The Last Kamikaze; WWII magazine, March, 2007

The article is about Admiral Matome Ugaki. He had been appointed head of the Fifth Air Fleet, a kamikaze group for Southern Japan that was going to meet the expected US invasion.

His first mission was to launch a kamikaze attack on US ships that were anchored at Ulithi. The mission involved two dozen planes, but the mission was aborted and the planes returned. They had been told the US fleet had pulled out of Ulithi, but actually it was still there.

To make things worse, that was the night that the major US firebombing of Tokyo happened (March 9/10), with over 100,000 people killed in the one night.

The bombers were sent out the next day. Eleven of them reported engine trouble. By the time the group got to Ulithi there were only six planes left for the attack. The sum total of the two raids was one carrier slightly damaged.
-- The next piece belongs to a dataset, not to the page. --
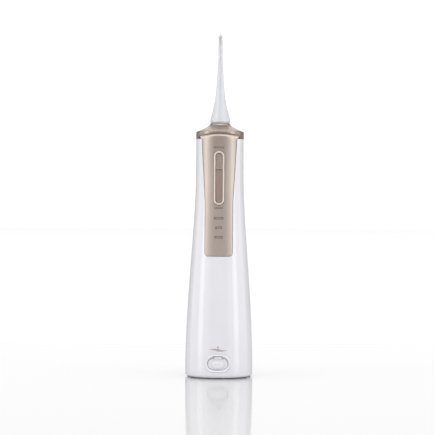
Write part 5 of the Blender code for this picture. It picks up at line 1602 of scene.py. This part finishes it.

He sent out his kamikaze groups during the battle of Okinawa, and they did do a lot of damage, but apparently no where near the damage that he wrote about in his diaries, grossly inflating the actual damage numbers.

Apparently he was becoming unhinged, according to the article, and ended up living in a cave on Kyushu to avoid the American bombing missions.

Then he was ordered to withhold all the remaining planes, expecting to use them in massive kamikaze attacks for the expected US invasion. The article notes that the Japanese plan was to send as many kamikaze flights against the US fleet off Kyushu in three days as were used in the battle of Okinawa in three months.

(My own comments here. There is little doubt that, if the US had carried out its planned invasion of Kyushu, the death toll would have been horrible. Even though a lot of the Japanese planes probably would have never actually flown in the attacks due to lack of fuel or being destroyed by US bombing, there would have still been a massive number that would have done very, very severe damage to the attacking boats. The planes probably would also have gone after the landing craft and caused terrible casualties.)

With the dropping of the atomic bombs, Japan's leaders considered ending the war. Not all the military people were in favor of doing that, though; the article notes that the original creator of the kamikaze units, Admiral Takijiro Onishi, said that Japan could have victory if it was willing to sacrifice 20 million lives.

The decision was taken out of his hands when the Emperor made the surrender speech. Saying that Japan surrendered and getting all the military units to actually surrender were two different things, though. The other units had to be officially contacted, convinced that the surrender orders were legitimate, and then be willing to actually obey the orders, and some of the military men were not ready to give up.

Ugaki was one of them. He organized an attack force after he had heard the orders to surrender (but technically he had not actually received any written orders, or at least that was his thinking). They were to attack ships off Okinawa, and eleven planes were to be in the mission.

Three of the eleven returned with engine trouble. All the others were shot down or crashed, including Ugaki. Most likely, he ended up being buried in an unmarked grave on an island.